◆ Data block
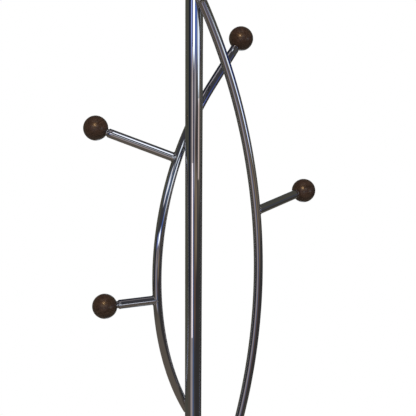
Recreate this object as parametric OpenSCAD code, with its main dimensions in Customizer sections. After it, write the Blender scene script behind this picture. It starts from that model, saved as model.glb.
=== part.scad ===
// Standing coat rack. A heavy round base carries a pole in two screwed lengths.
// Two bent tubes are welded to the pole, one in front of it and one behind it,
// and each tube's upper end runs on past the pole and carries a wooden ball.
// Four short arms are welded to the bent tubes and carry a ball each.
// The origin is on the pole's axis at floor level, with +Z up. Millimetres.

/* [Pole] */
// Outside diameter of the pole
pole_d = 35; // [30:0.5:42]
// Wall of the pole's tube
pole_wall = 1.5; // [1:0.25:2.5]
// Height of the seam between the pole's two lengths
seam_h = 350; // [200:5:400]
// Length of pole above the large bow's upper weld
pole_over = 222; // [60:2:300]
// Height of the dome on the pole's top cap
cap_dome = 6; // [3:0.5:12]
// Length of the plug that holds the top cap in the pole
cap_plug = 20; // [12:1:40]

/* [Bent tubes] */
// Outside diameter of the bent tubes and of the hook arms
tube_d = 19; // [16:0.5:24]
// Wall of the bent tubes and of the hook arms
tube_wall = 1.5; // [1:0.25:2.5]
// Height of the middle of both bows
bow_mid_h = 982; // [820:2:1180]
// Gap between a bent tube and the pole, which the weld bridges
weld_gap = 0.2; // [0.1:0.1:0.8]
// Width of the weld beads
bead = 2.5; // [1.5:0.25:4]
// Half of the length of a weld bead along the pole
bead_half = 14; // [8:1:20]
// Length of each bent tube below its lower weld
tail = 16; // [10:1:40]

/* [Large bow] */
// Half of the distance between the large bow's two welds
large_half = 572; // [440:2:690]
// How far the large bow stands out between its welds
large_reach = 133.5; // [100:0.5:170]
// Direction in which the large bow stands out, in degrees from +X
large_turn = 20; // [0:1:360]
// Angle that its bend runs on past the upper weld
large_bend_on = 5; // [2:0.5:10]
// Straight length at its upper end
large_straight = 72; // [40:1:140]

/* [Small bow] */
// Half of the distance between the small bow's two welds
small_half = 287; // [230:1:350]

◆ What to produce
Repeat, word for word, the lines from the opening of the material through the line containing "with +Z up. Millimetres.".

◆ Output of the task
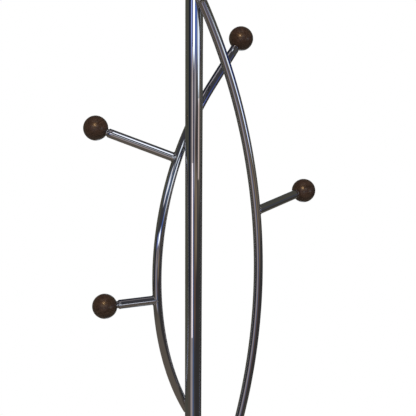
Recreate this object as parametric OpenSCAD code, with its main dimensions in Customizer sections. After it, write the Blender scene script behind this picture. It starts from that model, saved as model.glb.
=== part.scad ===
// Standing coat rack. A heavy round base carries a pole in two screwed lengths.
// Two bent tubes are welded to the pole, one in front of it and one behind it,
// and each tube's upper end runs on past the pole and carries a wooden ball.
// Four short arms are welded to the bent tubes and carry a ball each.
// The origin is on the pole's axis at floor level, with +Z up. Millimetres.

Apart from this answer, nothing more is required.